## Work instructions
Exactly the lines from the one with "Continue the three.js" to the one with "centre, [BALL_RADIUS] *", both included, are to be printed again; leave out the rest.

## Source records
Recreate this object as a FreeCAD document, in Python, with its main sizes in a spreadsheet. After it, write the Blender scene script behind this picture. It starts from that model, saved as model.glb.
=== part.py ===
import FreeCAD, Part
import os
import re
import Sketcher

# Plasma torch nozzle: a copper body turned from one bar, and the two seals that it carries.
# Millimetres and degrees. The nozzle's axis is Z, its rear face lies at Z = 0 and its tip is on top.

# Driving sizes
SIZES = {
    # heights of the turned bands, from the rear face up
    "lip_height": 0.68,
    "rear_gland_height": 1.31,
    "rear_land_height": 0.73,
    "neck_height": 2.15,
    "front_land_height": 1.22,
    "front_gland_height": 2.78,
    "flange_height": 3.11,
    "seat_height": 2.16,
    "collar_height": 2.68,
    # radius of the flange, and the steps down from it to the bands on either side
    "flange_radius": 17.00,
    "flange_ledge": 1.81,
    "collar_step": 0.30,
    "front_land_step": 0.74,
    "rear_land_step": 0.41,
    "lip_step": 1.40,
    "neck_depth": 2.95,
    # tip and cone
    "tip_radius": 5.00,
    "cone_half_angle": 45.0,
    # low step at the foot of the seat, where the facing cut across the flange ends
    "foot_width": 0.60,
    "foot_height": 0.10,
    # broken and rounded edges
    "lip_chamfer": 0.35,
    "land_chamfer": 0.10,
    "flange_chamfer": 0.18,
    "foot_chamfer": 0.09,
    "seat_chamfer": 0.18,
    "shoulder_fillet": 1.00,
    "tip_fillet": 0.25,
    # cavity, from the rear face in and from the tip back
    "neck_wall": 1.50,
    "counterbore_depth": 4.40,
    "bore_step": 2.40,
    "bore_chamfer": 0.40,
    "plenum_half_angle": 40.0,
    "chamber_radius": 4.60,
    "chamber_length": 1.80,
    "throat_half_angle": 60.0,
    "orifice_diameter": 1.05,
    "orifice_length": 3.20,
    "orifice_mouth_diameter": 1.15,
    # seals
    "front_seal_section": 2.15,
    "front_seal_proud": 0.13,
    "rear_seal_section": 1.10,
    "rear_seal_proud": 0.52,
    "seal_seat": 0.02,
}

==

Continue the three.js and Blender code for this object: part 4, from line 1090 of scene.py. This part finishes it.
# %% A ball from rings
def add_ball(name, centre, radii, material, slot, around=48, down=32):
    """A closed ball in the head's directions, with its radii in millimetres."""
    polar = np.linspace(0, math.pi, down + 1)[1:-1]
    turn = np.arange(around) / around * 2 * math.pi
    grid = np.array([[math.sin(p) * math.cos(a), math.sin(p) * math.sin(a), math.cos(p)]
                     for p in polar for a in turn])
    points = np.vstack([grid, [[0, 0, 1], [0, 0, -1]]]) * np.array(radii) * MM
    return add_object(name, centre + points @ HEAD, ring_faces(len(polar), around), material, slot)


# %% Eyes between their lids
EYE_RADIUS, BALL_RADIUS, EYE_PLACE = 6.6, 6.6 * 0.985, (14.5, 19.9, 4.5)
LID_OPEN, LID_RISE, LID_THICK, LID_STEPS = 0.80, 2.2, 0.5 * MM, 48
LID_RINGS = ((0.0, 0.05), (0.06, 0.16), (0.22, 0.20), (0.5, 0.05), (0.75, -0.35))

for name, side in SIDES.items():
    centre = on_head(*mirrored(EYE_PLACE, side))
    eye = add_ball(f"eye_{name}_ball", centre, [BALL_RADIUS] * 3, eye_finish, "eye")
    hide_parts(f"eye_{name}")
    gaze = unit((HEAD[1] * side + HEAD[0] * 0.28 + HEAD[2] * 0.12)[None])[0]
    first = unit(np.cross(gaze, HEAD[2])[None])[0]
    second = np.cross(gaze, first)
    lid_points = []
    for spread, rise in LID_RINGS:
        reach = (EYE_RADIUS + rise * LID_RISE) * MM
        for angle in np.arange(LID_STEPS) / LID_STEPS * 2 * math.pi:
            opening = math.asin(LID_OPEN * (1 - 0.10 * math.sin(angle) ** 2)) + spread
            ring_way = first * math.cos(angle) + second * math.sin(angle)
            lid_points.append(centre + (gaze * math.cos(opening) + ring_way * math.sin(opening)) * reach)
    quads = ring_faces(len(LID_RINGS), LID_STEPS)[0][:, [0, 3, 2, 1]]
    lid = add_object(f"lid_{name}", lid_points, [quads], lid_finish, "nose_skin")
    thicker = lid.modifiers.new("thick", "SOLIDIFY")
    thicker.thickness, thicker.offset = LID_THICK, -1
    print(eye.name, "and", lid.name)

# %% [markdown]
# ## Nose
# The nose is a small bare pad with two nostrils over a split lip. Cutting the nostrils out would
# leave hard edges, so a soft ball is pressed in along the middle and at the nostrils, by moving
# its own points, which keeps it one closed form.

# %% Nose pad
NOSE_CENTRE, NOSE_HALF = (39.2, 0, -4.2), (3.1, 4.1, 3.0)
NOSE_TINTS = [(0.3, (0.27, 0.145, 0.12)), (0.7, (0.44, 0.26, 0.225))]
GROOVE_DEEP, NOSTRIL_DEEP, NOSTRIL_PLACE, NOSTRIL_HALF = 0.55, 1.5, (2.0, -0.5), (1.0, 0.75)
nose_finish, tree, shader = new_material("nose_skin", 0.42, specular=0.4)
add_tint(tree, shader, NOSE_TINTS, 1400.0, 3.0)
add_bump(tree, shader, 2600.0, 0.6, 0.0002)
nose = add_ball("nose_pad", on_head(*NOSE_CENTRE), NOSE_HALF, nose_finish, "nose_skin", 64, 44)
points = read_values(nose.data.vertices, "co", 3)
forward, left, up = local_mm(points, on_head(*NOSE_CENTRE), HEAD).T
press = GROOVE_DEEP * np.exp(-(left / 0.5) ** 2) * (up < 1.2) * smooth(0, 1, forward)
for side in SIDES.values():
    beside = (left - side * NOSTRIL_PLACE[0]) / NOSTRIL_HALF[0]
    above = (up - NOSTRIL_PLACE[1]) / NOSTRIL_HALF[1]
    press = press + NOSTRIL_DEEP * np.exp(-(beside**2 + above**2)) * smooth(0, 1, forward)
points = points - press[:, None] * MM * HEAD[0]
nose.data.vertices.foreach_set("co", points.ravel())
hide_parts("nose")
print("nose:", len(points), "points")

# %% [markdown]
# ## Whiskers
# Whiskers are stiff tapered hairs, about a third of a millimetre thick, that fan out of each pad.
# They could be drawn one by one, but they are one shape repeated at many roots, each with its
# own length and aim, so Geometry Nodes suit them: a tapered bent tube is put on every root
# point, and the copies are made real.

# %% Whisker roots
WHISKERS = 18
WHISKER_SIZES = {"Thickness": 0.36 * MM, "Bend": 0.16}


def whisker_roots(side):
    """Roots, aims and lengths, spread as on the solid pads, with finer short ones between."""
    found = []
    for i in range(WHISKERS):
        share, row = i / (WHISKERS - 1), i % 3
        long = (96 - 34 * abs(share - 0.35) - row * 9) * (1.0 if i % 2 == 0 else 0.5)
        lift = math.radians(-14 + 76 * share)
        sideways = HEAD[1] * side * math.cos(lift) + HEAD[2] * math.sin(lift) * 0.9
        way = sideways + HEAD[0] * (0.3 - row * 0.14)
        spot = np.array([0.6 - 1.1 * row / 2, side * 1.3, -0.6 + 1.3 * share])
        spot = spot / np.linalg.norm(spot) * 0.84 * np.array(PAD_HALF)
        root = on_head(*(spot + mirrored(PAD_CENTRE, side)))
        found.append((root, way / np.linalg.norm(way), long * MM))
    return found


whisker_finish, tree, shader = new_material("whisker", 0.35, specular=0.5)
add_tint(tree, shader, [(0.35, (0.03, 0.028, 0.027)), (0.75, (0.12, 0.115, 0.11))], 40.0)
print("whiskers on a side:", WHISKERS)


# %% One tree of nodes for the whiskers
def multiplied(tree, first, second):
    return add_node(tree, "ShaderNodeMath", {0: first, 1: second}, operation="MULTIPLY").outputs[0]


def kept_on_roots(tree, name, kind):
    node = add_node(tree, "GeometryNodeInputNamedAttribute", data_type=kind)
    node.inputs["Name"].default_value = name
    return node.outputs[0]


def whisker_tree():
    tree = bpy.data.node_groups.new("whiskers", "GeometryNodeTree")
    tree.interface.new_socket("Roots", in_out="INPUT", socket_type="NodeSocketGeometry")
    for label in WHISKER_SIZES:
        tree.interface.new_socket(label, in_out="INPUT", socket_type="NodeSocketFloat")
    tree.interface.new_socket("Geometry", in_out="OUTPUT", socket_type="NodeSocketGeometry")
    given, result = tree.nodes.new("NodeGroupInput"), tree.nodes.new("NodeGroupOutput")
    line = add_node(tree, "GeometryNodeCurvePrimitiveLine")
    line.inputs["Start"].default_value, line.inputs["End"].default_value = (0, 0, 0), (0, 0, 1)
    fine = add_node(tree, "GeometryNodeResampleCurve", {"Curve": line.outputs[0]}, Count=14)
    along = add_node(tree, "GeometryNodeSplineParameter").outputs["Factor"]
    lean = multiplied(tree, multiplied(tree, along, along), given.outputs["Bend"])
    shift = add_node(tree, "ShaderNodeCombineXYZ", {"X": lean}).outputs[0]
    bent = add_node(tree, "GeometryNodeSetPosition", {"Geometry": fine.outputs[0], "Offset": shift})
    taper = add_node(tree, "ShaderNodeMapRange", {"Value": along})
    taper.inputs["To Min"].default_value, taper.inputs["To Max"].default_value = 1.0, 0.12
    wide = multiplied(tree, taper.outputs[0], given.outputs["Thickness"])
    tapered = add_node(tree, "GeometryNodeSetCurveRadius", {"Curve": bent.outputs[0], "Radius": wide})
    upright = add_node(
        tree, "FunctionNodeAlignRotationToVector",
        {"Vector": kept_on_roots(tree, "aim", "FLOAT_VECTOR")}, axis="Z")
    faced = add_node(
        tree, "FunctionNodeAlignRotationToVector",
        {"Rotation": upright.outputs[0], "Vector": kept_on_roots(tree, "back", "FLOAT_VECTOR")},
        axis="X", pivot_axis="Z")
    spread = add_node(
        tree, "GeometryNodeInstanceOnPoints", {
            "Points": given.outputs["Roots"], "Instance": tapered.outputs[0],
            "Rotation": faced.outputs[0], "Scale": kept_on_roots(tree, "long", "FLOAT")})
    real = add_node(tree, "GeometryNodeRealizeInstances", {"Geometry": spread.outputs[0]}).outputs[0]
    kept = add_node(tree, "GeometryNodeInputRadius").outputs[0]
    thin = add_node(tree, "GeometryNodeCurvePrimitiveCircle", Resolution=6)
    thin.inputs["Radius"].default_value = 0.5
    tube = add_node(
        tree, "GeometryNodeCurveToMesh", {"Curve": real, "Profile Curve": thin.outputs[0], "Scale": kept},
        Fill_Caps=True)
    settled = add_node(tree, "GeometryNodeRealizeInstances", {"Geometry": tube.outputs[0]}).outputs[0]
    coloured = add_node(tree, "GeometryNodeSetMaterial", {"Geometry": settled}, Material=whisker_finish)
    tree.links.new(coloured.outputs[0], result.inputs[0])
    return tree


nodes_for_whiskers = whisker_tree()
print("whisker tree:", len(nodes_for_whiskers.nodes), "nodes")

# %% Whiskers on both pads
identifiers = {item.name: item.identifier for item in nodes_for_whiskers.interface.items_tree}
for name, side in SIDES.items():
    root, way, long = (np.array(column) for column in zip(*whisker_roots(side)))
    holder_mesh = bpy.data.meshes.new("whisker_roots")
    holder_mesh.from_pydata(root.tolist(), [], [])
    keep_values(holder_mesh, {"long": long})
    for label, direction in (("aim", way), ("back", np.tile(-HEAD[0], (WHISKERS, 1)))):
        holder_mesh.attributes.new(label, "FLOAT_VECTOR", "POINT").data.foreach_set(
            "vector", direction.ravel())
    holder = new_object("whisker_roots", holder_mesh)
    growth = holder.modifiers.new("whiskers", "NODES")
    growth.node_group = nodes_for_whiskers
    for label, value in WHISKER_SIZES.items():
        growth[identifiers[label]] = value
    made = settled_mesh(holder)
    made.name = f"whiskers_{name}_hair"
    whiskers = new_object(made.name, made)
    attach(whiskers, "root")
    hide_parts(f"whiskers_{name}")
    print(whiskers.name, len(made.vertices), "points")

## Task output
Continue the three.js and Blender code for this object: part 4, from line 1090 of scene.py. This part finishes it.
# %% A ball from rings
def add_ball(name, centre, radii, material, slot, around=48, down=32):
    """A closed ball in the head's directions, with its radii in millimetres."""
    polar = np.linspace(0, math.pi, down + 1)[1:-1]
    turn = np.arange(around) / around * 2 * math.pi
    grid = np.array([[math.sin(p) * math.cos(a), math.sin(p) * math.sin(a), math.cos(p)]
                     for p in polar for a in turn])
    points = np.vstack([grid, [[0, 0, 1], [0, 0, -1]]]) * np.array(radii) * MM
    return add_object(name, centre + points @ HEAD, ring_faces(len(polar), around), material, slot)


# %% Eyes between their lids
EYE_RADIUS, BALL_RADIUS, EYE_PLACE = 6.6, 6.6 * 0.985, (14.5, 19.9, 4.5)
LID_OPEN, LID_RISE, LID_THICK, LID_STEPS = 0.80, 2.2, 0.5 * MM, 48
LID_RINGS = ((0.0, 0.05), (0.06, 0.16), (0.22, 0.20), (0.5, 0.05), (0.75, -0.35))

for name, side in SIDES.items():
    centre = on_head(*mirrored(EYE_PLACE, side))
    eye = add_ball(f"eye_{name}_ball", centre, [BALL_RADIUS] * 3, eye_finish, "eye")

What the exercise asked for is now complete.